Context exploration is imperfect. The skill reads commits and files, but it doesn’t always find the right context for unfamiliar parts of a codebase. If the relevant constraint lives in a file that doesn’t surface naturally in recent changes, you may need to point to it explicitly at the start. A quick “the relevant logic is in src/lib/tools.ts” is more reliable than hoping the skill finds it on its own.

The pre-implementation gate works best when you hold it. The skill will not run implementation without an approved spec, but nothing stops you from taking the partially-explored idea and running a different agent without the gate. The discipline is yours to maintain. The value of the gate comes from treating it as a real boundary, not an optional mode.

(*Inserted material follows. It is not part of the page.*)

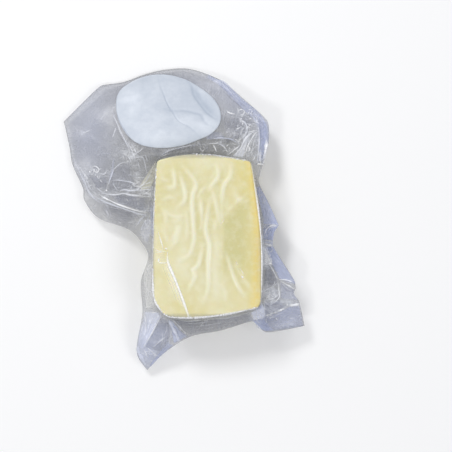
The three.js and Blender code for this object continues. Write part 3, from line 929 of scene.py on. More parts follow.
PANELS: tuple[Panel, ...] = (
    Panel(((-2.9, 133.5), (5.6, 128.6), (13.1, 121.8), (19.8, 114.8), (26.5, 107.9), (32.3, 101.9),
        (37.2, 96.6), (40.8, 89.8), (41.6, 78.9), (41.2, 69), (39.9, 59.9)), ((-1.2, 136.4),
        (6.4, 131.6), (12.3, 130.1), (19, 124.1), (28.1, 114.2), (40.6, 103.9), (46.6, 94.6),
        (48.9, 87.1), (48.5, 73.1), (45.8, 59.5)), (0.29, 0.52), 0.42, 0.04),
    Panel(((31.3, 82.1), (28.8, 77.1), (26.3, 72.3), (23, 68.2), (18.9, 65)), ((33.2, 81.7),
        (32.1, 76.4), (30.5, 70.7), (28.8, 63.9)), (0.59, 0.59), 0.9, 0.08),
    Panel(((12.3, 92.5), (19.8, 96.8), (29.7, 98.8), (36.4, 102.5)), ((13.1, 76.5), (23, 78.8),
        (32.9, 87.2), (40.4, 94.8)), (0.26, 0.34), 0.1, 0.12),
    Panel(((-2.6, 89.2), (3.2, 86.6), (11.5, 84.9)), ((-2.6, 79.9), (4.9, 80.4), (14.8, 80.6)),
        (0.2, 0.33), 0.3, 0.1),
    Panel(((-57.1, 39.6), (-52.5, 47.1), (-47.1, 54.7), (-42.2, 60.9)), ((-54.4, 37.2), (-47.8, 39.3),
        (-43.1, 46.9), (-41.3, 58.9)), (0.47, 0.55), 1.5, 0.04),
    Panel(((-48, 70.8), (-35.5, 70.4), (-19, 73.3), (-2.5, 77.7)), ((-42.6, 63.3), (-31.4, 68.5),
        (-16.5, 71.7), (-2.5, 74.4)), (0.05, 0.1), 0.2, 0.1),
    Panel(((-88.7, 26.9), (-77.5, 23.8), (-64.7, 19.6), (-55.3, 15.4)), ((-90.4, 19.7), (-80.3, 11.3),
        (-70, 5.9), (-60.5, 3.9)), (0.52, 0.13), 0.07, 0.3),
    Panel(((-81.1, 33.5), (-68.9, 33.2), (-56.2, 31.4), (-48.7, 30.3)), ((-78.4, 28.3), (-68.1, 24.9),
        (-57.1, 21.5), (-49.5, 19.9)), (0.34, 0.39), 0.13, 0.15),
    Panel(((-83.8, 35.6), (-82.3, 43), (-78.9, 52.9), (-71.4, 59.9)), ((-60.2, 37.7), (-58.6, 41.4),
        (-64.7, 51.1), (-63.8, 60.1)), (0.16, 0.23), 0.15, 0.1),
    Panel(((-100.8, 49.9), (-96.6, 45.7), (-93.3, 38.2)), ((-87.1, 49.8), (-84.9, 46.4), (-85.6, 38.1)),
        (0.33, 0.26), 0.13, 0.2),
    Panel(((-48.4, 30.3), (-48.7, 24.5), (-49, 17.9)), ((-46.2, 30.2), (-46.7, 24.5), (-47.2, 17.9)),
        (0.26, 0.26), 0.08, 0.1),
    Panel(((-46.9, 27.8), (-47.4, 17.1), (-47, 4.7), (-46, -6)), ((-44.1, 27.6), (-44, 17),
        (-43.2, 4.8), (-43.1, -5.7)), (0.31, 0.47), 0.55, 0.32),
    Panel(((-56.2, -0.3), (-53.7, 6.4), (-48.7, 14.6)), ((-51.2, -8.5), (-47.9, -0.2), (-46.4, 11.3)),
        (0.33, 0.26), 0.85, 0.15),
    Panel(((-51.2, -21.7), (-52.9, -36.6), (-51.6, -49.8), (-51.2, -61.3)), ((-44.5, -21.2),
        (-44.6, -35.9), (-44.8, -49.5), (-43.7, -59.6)), (0.34, 0.26), 1.1, 0.06),
    Panel(((-52, -62.1), (-53, -69.6), (-56.4, -78.9), (-58.1, -90.2), (-54.8, -95.3)),
        ((-41.3, -62.6), (-39.6, -67), (-45.2, -78), (-50.6, -87.3), (-54.3, -94.4)),
        (0.39, 0.59), 0.74, 0.02),
    Panel(((-38, -67), (-43.5, -75.4), (-49, -86.4), (-52.6, -93.5)), ((-33.5, -69.5),
        (-31.9, -78), (-32.7, -88), (-40.1, -96.8)), (0.29, 0.34), 0.14, 0.04),
    Panel(((-33, -69.5), (-29.9, -78.8), (-28.3, -89.8)), ((-30.6, -69.5), (-22.7, -78.7),
        (-16.6, -83.4)), (0.55, 0.47), 0.55, 0.04),
    Panel(((-33.2, -88), (-40.1, -96.8), (-49.7, -109.3)), ((-28.3, -90.3), (-37.7, -98.6),
        (-48.9, -110.6)), (0.39, 0.45), 0.45, 0.05),
    Panel(((-29.7, -69.2), (-14.9, -70), (3.3, -69.2), (23, -66.2), (34.6, -63.4)), ((-16.6, -81.7),
        (-7.5, -79.9), (4.9, -77.8), (23.1, -74.1), (36.3, -69.1)), (0.49, 0.26), 0.13, 0.05),
    Panel(((38.6, 40.4), (41.1, 31.7), (43.3, 22.8), (45.1, 15.4), (45.7, 9.2)), ((41.9, 41.3),
        (46.5, 33.9), (50.6, 25.3), (54.7, 16.2), (58.2, 8.8)), (0.65, 0.59), 0.58, 0.03),
    Panel(((42.2, 29.4), (43.9, 21.1), (45, 11.3), (45.7, 0.6)), ((44, 31.1), (46.6, 22),
        (49.4, 14.6), (49.9, 8)), (0.26, 0.21), 0.75, 0.08),
    Panel(((46.1, 6.8), (45.7, 2.3), (45.6, -3.5)), ((58, 8.3), (54.7, 3.4), (53.4, -4.4)),
        (0.42, 0.49), 0.5, 0.04),
    Panel(((46.9, -4.3), (46.7, -6.5)), ((53, -4), (53.4, -7.7)), (0.52, 0.65), 0.75, 0.02),
    Panel(((46.9, -9.1), (49.4, -15.1), (52.2, -22.5), (56.1, -30), (58.9, -35.7)), ((53.4, -8.8),
        (61, -21.4), (67.6, -31.6), (71.5, -37.4), (72.2, -40.8)), (0.55, 0.52), 0.47, 0.03),
    Panel(((46.3, -25.3), (46.3, -32.2), (46, -40.4)), ((51.6, -25.8), (55.2, -33.3), (57.2, -41.5)),
        (0.26, 0.26), 0.22, 0.06),
    Panel(((44.5, -39.8), (44.4, -45.6), (43.7, -52.1)), ((53.6, -39.9), (56.1, -44.8), (56.6, -51.4)),
        (0.45, 0.39), 0.9, 0.12),
    Panel(((59.4, -37.7), (60.2, -44.9), (60.3, -52.3)), ((71.9, -45), (71.1, -48.3), (75, -53.8)),
        (0.29, 0.39), 0.3, 0.06),
    Panel(((46.5, -67.1), (52.8, -65), (61.2, -62.4), (67, -59.4), (75.8, -58.3)), ((42, -74.9),
        (47.8, -78.7), (60.3, -77.7), (70.4, -76.4), (79.6, -75.1)), (0.55, 0.47), 0.3, 0.03),
    Panel(((46.4, -54.6), (51.9, -56), (59.4, -53.2)), ((47, -65.4), (55.3, -62.6), (63.6, -58.2)),
        (0.36, 0.39), 0.2, 0.05),
    Panel(((44.2, -53.3), (41.6, -59.1), (34.9, -63.7)), ((46.5, -60.4), (46.1, -67.5), (36.8, -69.9)),
        (0.9, 0.9), 0.78, 0.03),
    Panel(((36.8, -69.9), (42, -75), (47.8, -78.7)), ((46.1, -67.9), (47.8, -71.2), (54.4, -78.2)),
        (0.65, 0.33), 0.5, 0.05),
    Panel(((-45.4, 11.3), (-44.6, -3.4), (-44.2, -22.8)), ((-39.8, 4), (-35.3, -10.5), (-33.4, -24.1)),
        (0.13, 0.07), 0.95, 0.15),
    Panel(((-36.1, -22.5), (-30.1, -36.1), (-22.1, -56.2)), ((-31.9, -21.7), (-25.3, -36.6),
        (-16.5, -59.4)), (0.05, 0.42), 1, 0.08),
    Panel(((46.3, -9.2), (46.7, -16.6), (46.5, -24.8)), ((48.6, -9.3), (51.9, -17.6), (53.6, -24.7)),
        (0.9, 0.81), 1, 0.1),
    Panel(((45.1, -0.2), (46.1, 8), (47.8, 13.8)), ((46, -1.9), (49.4, 6.4), (52.7, 9.6)),
        (0.13, 0.39), 0.6, 0.1),
)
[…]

Not every task needs a full session. For work that is genuinely mechanical — renaming a variable, fixing a typo, bumping a version number — the brainstorming process is overhead. The skill is for tasks where what you want is underspecified, not tasks where the change is unambiguous. Learning to distinguish the two is the main practical skill the tool builds over time.

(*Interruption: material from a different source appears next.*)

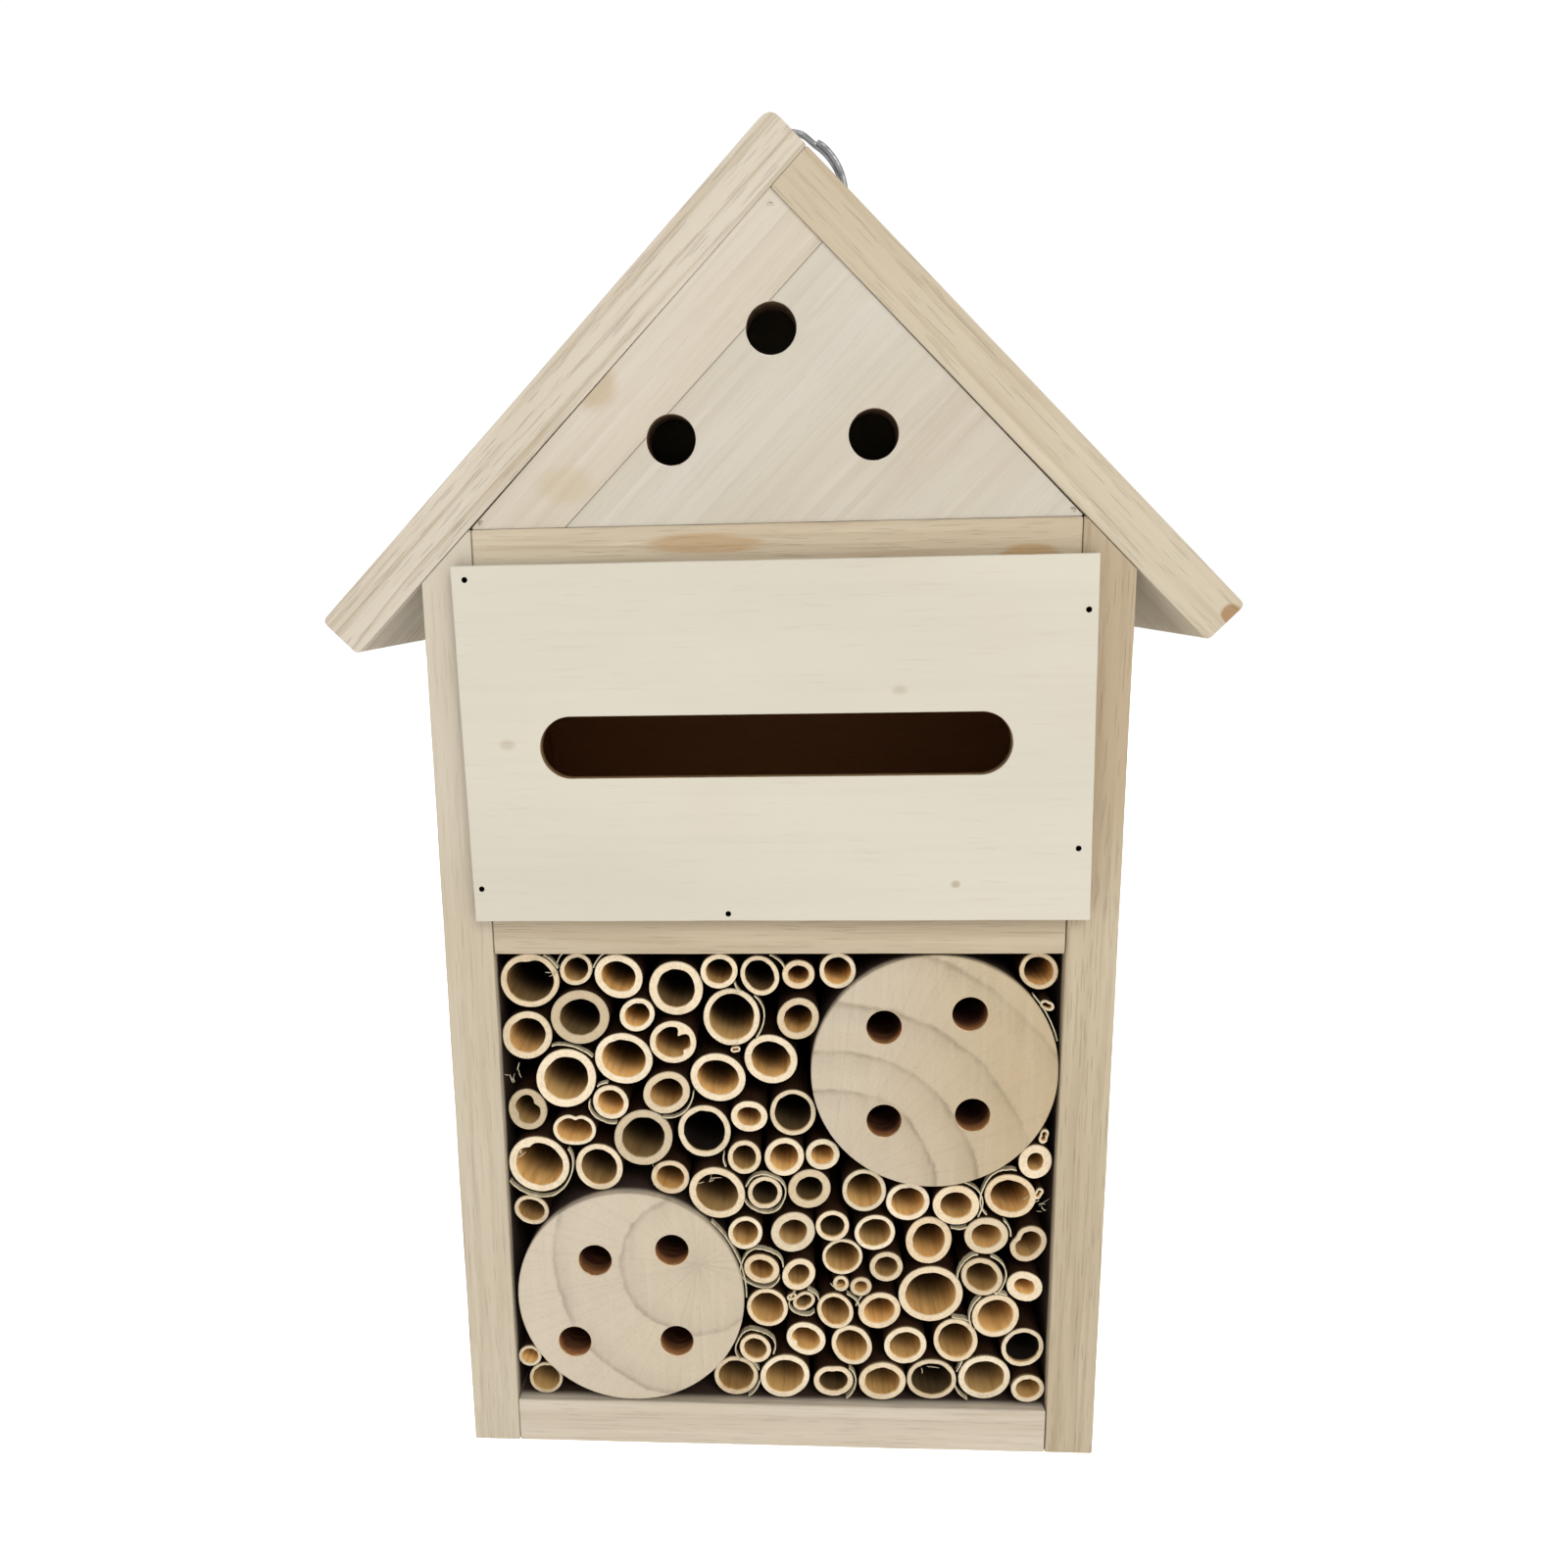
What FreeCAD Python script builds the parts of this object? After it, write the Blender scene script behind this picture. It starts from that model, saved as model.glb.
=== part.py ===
import FreeCAD, Part

import math
import os

import Sketcher

# Insect hotel: a small pitched-roof house of plain boards.
# Frame: +Z up, +X to the right, the front faces -Y. The origin is under the middle of the body.
# All sizes are in millimetres.

DRIVING = {
    # boards of the body
    "body_width": 132.0,
    "body_depth": 80.0,
    "board": 10.0,
    "bay_height": 99.5,
    "shoulder": 182.0,
    "floor_drop": 0.5,
    # roof
    "roof_pitch": 45.0,
    "roof_board": 9.0,
    "roof_span": 171.0,
    # gable panel
    "gable_board": 9.0,
    "gable_setback": 0.5,
    "gable_hole": 9.0,
    "gable_top_hole_drop": 23.0,
    "gable_low_hole_drop": 41.5,
    "gable_low_hole_spread": 18.3,
    # thin plywood panels
    "back_ply": 3.0,
    "slot_ply": 3.0,
    "slot_panel_margin": 6.8,
    "slot_panel_lean": 1.1,
    "slot_panel_shift": 0.6,
    "slot_panel_lap_foot": 2.5,
    "slot_panel_lap_head": 3.5,
    "slot_length": 88.5,
    "slot_height": 11.8,
    # sawn log blocks
    "upper_log": 49.0,
    "upper_log_gap": 0.3,
    "lower_log": 48.0,
    "lower_log_gap": 1.0,
    "log_setback": 0.5,
    "log_hole": 7.0,
    "log_hole_depth": 55.0,
    # reeds
    "reed_setback": 1.0,
    "reed_stagger": 0.35,
    "reed_clearance": 0.12,
    # brads
    "brad_diameter": 1.1,
    "brad_clearance": 0.05,
    "side_brad_length": 25.0,
    "side_brad_inset": 15.0,
    "roof_brad_length": 16.0,
    "ridge_brad_length": 25.0,
    "roof_brad_inset": 14.0,
    "panel_brad_length": 13.0,
    "gable_brad_slant": 35.0,
    "gable_brad_inset": 2.0,
    "gable_brad_rise": 0.95,
    "gable_top_brad_inset": 3.0,
    "slot_brad_inset": 1.0,
    "shelf_brad_across": -9.0,
    # hanging eye and ring
    "eye_across": 2.0,
    "eye_drop": 8.2,
    "eye_wire": 2.0,
    "eye_hole": 4.8,
    "eye_stand": 6.0,
    "eye_screw_length": 14.0,
    "ring_outer": 30.0,
    "ring_band": 1.8,
    "ring_thickness": 3.2,
}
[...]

A useful test: if you can write the complete spec yourself in two sentences before invoking anything, skip brainstorming. If you can’t, it’s worth the session.

For the common case — a feature or refactor where you have a rough idea but not a precise spec — the brainstorming skill does what it says. It turns a rough idea into a written spec before code runs. That’s the failure mode it prevents.

As agentic coding tools become faster and more autonomous, the value of the forcing-function at the front of the process increases rather than decreases. A faster agent that implements the wrong thing faster is not an improvement. The spec step doesn’t slow the work down — it moves the thinking to where it costs least.

The brainstorming skill is not a safeguard against a bad agent. It is a safeguard against a good agent that doesn’t yet know what you actually want. That distinction is what makes the pre-implementation gate non-negotiable rather than configurable: the failure mode it prevents is proportional to how capable the agent is, not inversely proportional to it.